Moody_Mudskipper · June 6, 2018, 1:16pm

Are the rules used for naming arguments laid out somewhere ?

dplyr and purrr use dotted arguments (.arg), tidyr doesn't. dplyr names the first argument .data , tidyr uses data, purrr uses .x , but not always and sometimes even uses x.

I know that the tidyverse generally aims for consistency so I'm sure a lot of thoughts went into this, but I don't get it.

Another way to phrase my question: If I want to build functions that integrate well with the tidyverse, how should I name my arguments ?

martin.R · June 6, 2018, 1:23pm

Please see this thread:

Moody_Mudskipper · June 6, 2018, 2:48pm

Thanks Martin, it answers all my questions.

I'll summarize it as I understand it:

... + NSE = possible argument conflicts, so it's a good idea to use dotted arguments in this case
in other cases don't use them, so they won't be there to conflict with the former, and less typing
Not everything is consistent, because of legacy and priorities. dplyr is the oldest tidyverse package so it has the most inconsistencies
Corollary is that to be up to date with current tidyverse, better to look at younger functions.

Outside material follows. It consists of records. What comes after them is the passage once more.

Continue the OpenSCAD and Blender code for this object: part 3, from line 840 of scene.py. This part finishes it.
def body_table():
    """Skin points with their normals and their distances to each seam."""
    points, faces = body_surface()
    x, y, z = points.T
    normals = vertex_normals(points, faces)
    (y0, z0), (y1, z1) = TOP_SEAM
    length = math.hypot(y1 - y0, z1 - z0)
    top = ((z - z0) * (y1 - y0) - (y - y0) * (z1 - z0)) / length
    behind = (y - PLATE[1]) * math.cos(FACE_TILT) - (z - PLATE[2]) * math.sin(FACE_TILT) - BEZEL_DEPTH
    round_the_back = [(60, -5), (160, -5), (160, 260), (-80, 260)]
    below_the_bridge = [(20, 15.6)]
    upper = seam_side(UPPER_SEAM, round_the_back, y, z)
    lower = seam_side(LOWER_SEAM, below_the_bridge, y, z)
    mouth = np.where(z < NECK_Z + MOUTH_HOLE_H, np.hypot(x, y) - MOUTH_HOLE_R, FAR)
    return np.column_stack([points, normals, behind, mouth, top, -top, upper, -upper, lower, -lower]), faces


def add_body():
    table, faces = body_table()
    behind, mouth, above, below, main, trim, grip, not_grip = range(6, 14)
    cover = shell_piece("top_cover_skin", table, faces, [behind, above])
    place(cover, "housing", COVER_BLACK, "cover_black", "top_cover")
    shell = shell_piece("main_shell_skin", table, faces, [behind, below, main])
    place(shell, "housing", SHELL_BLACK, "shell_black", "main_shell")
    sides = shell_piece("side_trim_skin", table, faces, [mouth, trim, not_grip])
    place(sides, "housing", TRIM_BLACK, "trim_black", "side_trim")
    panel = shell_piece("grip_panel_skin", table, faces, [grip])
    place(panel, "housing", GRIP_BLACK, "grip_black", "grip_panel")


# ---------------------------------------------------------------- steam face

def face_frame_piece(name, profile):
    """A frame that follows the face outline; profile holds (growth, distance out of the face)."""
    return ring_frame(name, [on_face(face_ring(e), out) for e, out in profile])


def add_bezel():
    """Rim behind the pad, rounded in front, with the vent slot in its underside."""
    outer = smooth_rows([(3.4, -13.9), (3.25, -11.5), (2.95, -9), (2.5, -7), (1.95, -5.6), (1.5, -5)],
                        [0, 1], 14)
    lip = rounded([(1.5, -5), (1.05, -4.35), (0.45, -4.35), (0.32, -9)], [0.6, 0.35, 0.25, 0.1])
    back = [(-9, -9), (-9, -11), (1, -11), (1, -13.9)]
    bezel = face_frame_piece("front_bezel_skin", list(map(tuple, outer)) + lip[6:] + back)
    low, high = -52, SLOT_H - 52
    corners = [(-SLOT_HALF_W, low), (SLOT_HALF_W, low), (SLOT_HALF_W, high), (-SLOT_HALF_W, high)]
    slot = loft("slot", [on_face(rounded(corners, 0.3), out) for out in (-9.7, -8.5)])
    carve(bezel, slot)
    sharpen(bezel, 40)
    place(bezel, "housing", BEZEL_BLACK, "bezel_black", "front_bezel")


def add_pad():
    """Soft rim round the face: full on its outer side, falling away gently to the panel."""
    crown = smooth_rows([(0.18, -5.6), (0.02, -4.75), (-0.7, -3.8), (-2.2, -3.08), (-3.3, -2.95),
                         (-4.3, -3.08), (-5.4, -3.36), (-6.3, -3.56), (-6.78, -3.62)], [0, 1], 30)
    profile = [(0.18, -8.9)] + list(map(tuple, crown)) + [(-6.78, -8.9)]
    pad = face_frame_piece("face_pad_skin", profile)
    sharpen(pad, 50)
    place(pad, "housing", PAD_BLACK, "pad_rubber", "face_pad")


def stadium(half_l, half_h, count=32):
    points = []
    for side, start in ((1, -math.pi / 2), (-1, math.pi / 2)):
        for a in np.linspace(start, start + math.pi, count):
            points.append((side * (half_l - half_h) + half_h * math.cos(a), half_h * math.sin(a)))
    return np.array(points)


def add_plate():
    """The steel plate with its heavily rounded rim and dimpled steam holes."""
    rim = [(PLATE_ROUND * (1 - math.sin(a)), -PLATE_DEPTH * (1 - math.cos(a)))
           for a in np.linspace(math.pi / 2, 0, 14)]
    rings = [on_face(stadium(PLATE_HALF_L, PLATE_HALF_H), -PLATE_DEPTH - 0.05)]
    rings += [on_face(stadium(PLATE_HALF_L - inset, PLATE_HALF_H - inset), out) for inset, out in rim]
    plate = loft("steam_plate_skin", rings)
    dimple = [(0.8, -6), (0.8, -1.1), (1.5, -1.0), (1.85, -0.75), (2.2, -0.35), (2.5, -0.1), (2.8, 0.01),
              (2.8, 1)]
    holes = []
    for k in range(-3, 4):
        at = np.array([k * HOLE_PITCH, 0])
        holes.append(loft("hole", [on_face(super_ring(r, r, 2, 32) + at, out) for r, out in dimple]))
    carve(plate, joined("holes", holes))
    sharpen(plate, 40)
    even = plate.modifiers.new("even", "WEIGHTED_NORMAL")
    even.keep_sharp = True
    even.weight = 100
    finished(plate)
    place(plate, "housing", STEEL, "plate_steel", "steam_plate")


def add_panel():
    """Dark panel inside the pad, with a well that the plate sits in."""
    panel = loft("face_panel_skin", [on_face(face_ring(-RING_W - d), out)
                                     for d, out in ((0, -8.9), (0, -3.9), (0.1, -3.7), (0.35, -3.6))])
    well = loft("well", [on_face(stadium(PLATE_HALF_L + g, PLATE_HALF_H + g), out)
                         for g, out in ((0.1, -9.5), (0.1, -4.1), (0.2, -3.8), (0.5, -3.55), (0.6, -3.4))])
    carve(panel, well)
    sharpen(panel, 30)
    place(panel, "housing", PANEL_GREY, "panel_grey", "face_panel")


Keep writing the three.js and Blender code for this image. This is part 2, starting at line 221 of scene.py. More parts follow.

I suppose the following conventions though not exhaustive would be a good start (to add dot or not see previous bullet points):

data.frame (wide sense) input :data (don't use tbl or df)
if it's an element of a list, vector, or data.frame, it should be named x (y , z) if it takes a second element)
a list : l
predicate function : p (though some functions use predicate)
other function : f
list of functions : funs
an integer : n
an environment : env
an id column name (as string) : id
for these %operators%: x and y (%>% uses lhs and rhs but not newer ones)
type: type